Weirdly enough, Humphrey was surprisingly far-sighted in some areas. Back in the ‘80s, Smith’s began an impressive export business, one that helped kick-start craft brewing in the US. Smith’s has always been available far more reliably in the US than any other UK brand, and the early fascination with porters, oatmeal stouts, and brown ales was largely a result of Smith’s presence here. Beyond that, the brewery was early to develop an organic line as well as a chocolate/pastryish stout, fruit beers, and ciders. As a part of his legacy, we also have to remember those decisions.

You can’t stop time, however, and with his passing, we will see changes at Samuel Smith, big ones, and probably sooner rather than later. In recent years, Smith’s son has overseen the London pubs. If we wanted a vision of a post-Humphrey world, they may offer a clue. Smith’s pubs are famous for offering incredibly cheap pints, which helped keep people coming in despite his draconian bans on phones, televisions, or anything that smacked of the 21st century. That didn’t fly in London, however, where the pubs had to allow patrons to behave like normal drinkers in one of the largest and most modern cities in the world. Surely the brewery will relax the rules as they did further south to boost sales.

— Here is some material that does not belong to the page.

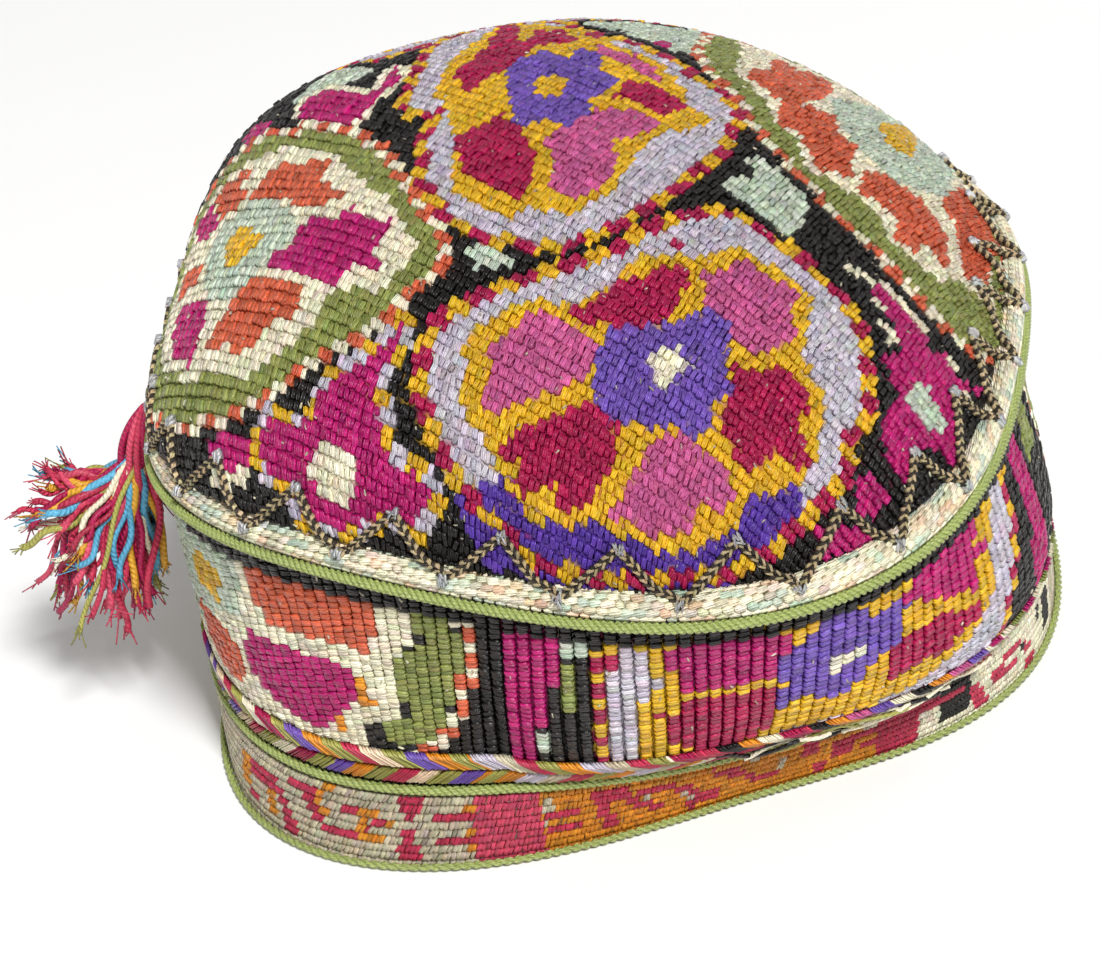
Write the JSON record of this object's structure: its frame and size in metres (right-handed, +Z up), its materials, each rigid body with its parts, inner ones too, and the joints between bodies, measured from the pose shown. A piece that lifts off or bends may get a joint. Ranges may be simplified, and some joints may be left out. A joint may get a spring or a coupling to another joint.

Dozens of wonderful old properties remain boarded up because Smith couldn’t countenance the impertinence of his landlords who allowed the occasional profane remark to pass without immediate banishment, among the many banned activities. As Humphrey got more dictatorial, fewer landlords were willing to take over his pubs, which now sit empty. That’s not a way to run a business, and his son or whoever takes over the brewery will surely allow changes. I would expect changes at the brewery as well. Probably not in major ways—is any piece of equipment more sacred than the old Yorkshire squares?—but drip-chillers, coal fuel, wooden casks, and horse-delivery may get a close look. A man can stop change while he’s around, but eventually, time moves on.

It is the end of an era, in more ways than one. Brewing has always attracted characters, and as Humphrey passes from the world, we can say he was one of the most characterful. RIP.